The belief that the State of Israel was "given" to the Jewish people, as a means of reparations from the Holocaust, is a fallacy that aims at historical revisionism whilst erasing Jewish indigeneity to the land. 
 

Indigenous Jewish sovereignty was restored when the State of Israel declared independence in 1948.

The process of WWII reparations
 did not begin until West German Chancellor Konrad Adenauer declared on September 27, 1951, that his government was ready to compensate Israel for material damage and losses and to negotiate with Israel and with representatives of Diaspora Jewry for other reparations (JVL, 2020). 

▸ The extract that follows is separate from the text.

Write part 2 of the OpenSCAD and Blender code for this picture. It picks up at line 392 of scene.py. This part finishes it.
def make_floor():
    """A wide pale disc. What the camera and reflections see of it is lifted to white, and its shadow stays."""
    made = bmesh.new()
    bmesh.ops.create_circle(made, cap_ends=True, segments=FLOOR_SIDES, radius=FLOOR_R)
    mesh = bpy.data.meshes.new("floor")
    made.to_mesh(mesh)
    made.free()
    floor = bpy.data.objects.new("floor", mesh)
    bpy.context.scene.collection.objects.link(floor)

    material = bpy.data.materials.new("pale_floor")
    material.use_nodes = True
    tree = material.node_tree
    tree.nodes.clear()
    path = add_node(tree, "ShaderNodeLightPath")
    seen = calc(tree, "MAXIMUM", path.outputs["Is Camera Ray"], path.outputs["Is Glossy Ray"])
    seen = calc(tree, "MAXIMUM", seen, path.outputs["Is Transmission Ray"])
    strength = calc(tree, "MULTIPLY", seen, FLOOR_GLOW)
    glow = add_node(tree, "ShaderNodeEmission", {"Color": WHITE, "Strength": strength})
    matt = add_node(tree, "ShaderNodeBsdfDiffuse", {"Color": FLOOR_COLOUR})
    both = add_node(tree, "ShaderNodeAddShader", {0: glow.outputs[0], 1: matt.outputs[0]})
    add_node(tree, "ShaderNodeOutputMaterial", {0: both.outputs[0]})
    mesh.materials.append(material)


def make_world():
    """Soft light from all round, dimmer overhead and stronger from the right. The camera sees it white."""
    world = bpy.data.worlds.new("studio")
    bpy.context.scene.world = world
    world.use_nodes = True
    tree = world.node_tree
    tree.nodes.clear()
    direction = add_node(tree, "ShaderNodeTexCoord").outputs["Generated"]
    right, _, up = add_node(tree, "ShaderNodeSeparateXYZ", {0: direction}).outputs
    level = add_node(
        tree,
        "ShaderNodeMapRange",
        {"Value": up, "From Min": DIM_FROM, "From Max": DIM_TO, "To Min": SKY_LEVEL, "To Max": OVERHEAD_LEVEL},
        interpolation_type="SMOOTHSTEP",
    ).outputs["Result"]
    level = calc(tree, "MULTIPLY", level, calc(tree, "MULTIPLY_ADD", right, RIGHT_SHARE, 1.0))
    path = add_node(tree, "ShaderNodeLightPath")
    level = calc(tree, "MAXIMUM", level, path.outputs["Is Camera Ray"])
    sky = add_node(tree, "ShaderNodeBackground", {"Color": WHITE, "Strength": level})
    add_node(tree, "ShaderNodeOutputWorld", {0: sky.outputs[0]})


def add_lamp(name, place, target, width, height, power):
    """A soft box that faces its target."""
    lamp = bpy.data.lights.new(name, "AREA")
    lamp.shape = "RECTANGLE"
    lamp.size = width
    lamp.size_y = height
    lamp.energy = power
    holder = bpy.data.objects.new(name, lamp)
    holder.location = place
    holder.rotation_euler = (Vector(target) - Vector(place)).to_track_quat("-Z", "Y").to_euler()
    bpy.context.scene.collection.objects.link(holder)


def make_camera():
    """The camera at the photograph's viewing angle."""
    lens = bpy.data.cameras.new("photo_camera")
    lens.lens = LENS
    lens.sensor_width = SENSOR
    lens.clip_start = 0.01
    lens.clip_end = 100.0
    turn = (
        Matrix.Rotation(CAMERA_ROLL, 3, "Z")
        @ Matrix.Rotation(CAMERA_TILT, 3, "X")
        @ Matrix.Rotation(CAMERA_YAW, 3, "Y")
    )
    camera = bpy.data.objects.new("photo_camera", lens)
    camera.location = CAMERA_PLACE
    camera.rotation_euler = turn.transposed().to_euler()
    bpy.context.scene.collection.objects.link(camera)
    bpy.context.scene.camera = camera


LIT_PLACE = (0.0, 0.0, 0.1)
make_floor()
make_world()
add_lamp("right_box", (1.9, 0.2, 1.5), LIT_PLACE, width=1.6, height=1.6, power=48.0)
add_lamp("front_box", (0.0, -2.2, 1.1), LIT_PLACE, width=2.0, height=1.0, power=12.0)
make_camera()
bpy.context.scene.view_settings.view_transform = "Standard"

In the 1870s, there were twenty-seven thousand Jews living in Palestine, mostly concentrated in the city of Jerusalem (Gordis, 2016). The first large concentration of Jewish immigration (Aliyah) to Palestine occured between 1882 to 1903 (Gordis, 2016). These immigrants were Jews fleeing violence and systemic antisemitic oppression cast over Eastern Europe and Russia (Gordis, 2016). 

 

In 1917, while the land was under Ottoman Turkish rule, Britain endorsed a ‘national home for the Jewish people’ via the Balfour Declaration. Six weeks after the declaration, the Ottoman Empire receded, and the British Empire then took over Palestine (Gordis, 2016). The British Empire obtained control as a results of the spoils of war until 1948 when Jews regained sovereignty over their indigenous land and the Modern State of Israel was born. (Gordis, 2016).

 

Citations:

JVL. Holocaust Restitution: German Reparations. (2020). Retrieved October 29, 2020, from https://www.jewishvirtuallibrary.org/german-holocaust-reparations

Gordis, D. (2016). Israel: A Concise History of a Nation Reborn. NY, NY: Harper-Collins.